Tout droit tiré du film À nos amours (1983), « La tristesse durera toujours » est une réplique que Maurice Pialat (qui incarne le rôle du père de Suzanne/ Sandrine Bonnaire) emprunte à Van Gogh : « Derniers mots » d’un grand peintre, « sur son lit de survie ». Cette réplique, qui habite l’auteur et s’infiltre sous les mots de manière obsessionnelle, donne son titre au récit. « J’écris un livre sur la tristesse », écrit-il encore ailleurs. Et, citant Michel Deguy, Yves Charnet ajoute : « L’incurable et générale tristesse », « Une tristesse abyssale par-dessus tout ça ». La tristesse de l’auteur et celle de son narrateur, celles de Vincent, de Benoît-Paul (le géniteur suicidé) et des autres. Notre tristesse aussi. Celles de Roland Barthes et de son Journal de deuil. La tristesse creuse son sillon à travers peau & poème, poursuit sa « diagonale du fou » d’un carnet rouge ― écho au classeur rouge de Thérèse Charnet, la mère d’Yves ― à un carnet noir. Récit autobiographique d’un « endeuillé définitif », La tristesse durera toujours trouve son origine dans l’enfance, dans l’histoire de la mère et de son amour unique, dans la relation d’exclusive qui unit Thérèse Charnet à son fils, dans la bâtardise du fils. Seule la passion lumineuse de Madame G. pour Yves et d’Yves pour l’ange de La Charité-sur-Loire sauve l’enfant de Nevers de l’« enfermaman ». C’est le temps « des extases », du rituel savoureux des dimanches à La Charité-sur-Loire ; le temps des glycines et des gourmandises, petits fours et griottes, des menus cadeaux furtivement offerts au jeune garçon. C’est le temps éternel de la « Promesse de l’aube », ses parfums et ce goût de soie de la peau de Madame G.
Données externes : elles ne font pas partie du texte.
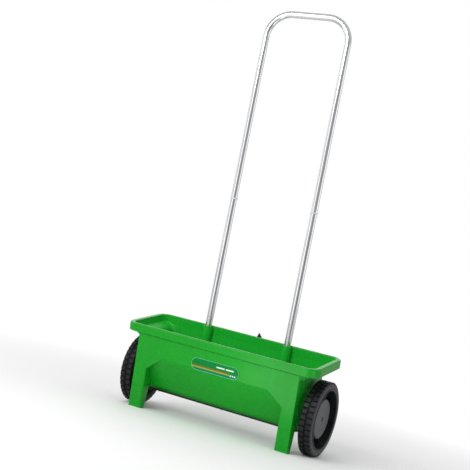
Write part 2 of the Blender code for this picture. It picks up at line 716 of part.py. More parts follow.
def make_lever(model, material, steel):
    half = LEVER_THICKNESS / 2
    centre = (LEVER_PIVOT.x, LEVER_FRONT_Y + half, LEVER_PIVOT.z)
    blade = slab_mesh("dosing_lever", lever_outline(), "xz", -half, half)
    lever = model.part("dosing_lever", blade, material, centre, (0, -LEVER_REST, 0))
    bore = cylinder_mesh("lever_hole", 0.0034, "y", -0.01, 0.01, sides=16)
    model.cut(lever, "lever_hole", bore, centre)
    place = (LEVER_PIVOT.x, 0, LEVER_PIVOT.z)
    rear_y_face = LEVER_FRONT_Y + LEVER_THICKNESS
    for name, low, high in (("lever_washer_front", 0.0891, LEVER_FRONT_Y - GAP),
                            ("lever_washer_rear", rear_y_face + GAP, rear_y_face + 0.0014)):
        washer = model.part(name, cylinder_mesh(name, 0.0080, "y", low, high, place, 16), steel)
        model.cut(washer, f"bore_{name}", cylinder_mesh("bore", 0.0029, "y", 0.05, 0.12, place, 16))
    head_y = rear_y_face + 0.0014 + GAP
    mesh, sides = screw_mesh("lever_pivot_bolt", 0.0024, head_y - 0.0715, 0.0052, 0.0035, 16)
    place = (LEVER_PIVOT.x, head_y, LEVER_PIVOT.z)
    bolt = model.part("lever_pivot_bolt", mesh, steel, place, (-math.pi / 2, 0, 0))
    add_screw(bolt, sides)


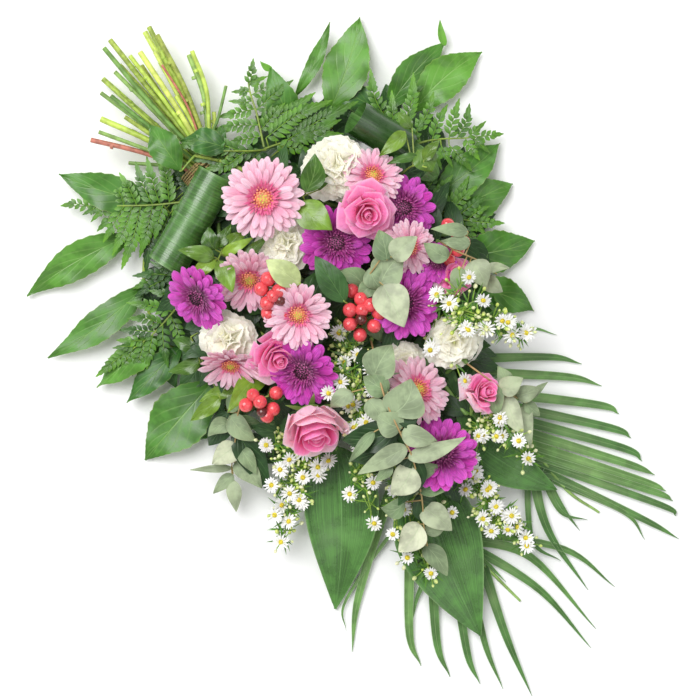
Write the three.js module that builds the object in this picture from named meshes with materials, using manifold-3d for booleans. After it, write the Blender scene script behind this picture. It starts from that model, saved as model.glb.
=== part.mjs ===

« J’aimais tant la peau de Madame G.
D’un si puissant amour ».

Madame G., la Madame Ginoux d’Y. C.

De la perte de ces bonheurs d’enfance, le narrateur ne se remettra jamais. Pas davantage de celle de sa jeunesse, marquée par le rêve lié aux années Mitterrand. Il ne se remettra pas non plus des drames de la vie courante, ― l’échec de son mariage avec Marie-Pierre suivi d’un divorce [en 2009] ― la disparition des êtres aimés : celle d’Alain Colas de Nevers, celle du « Fou chantant », celle de Maurice Pialat. Qui, à défaut de donner son titre à l’ouvrage, le donne à la seconde partie de l’ouvrage : « Maurice Pialat est mort » [en 2003].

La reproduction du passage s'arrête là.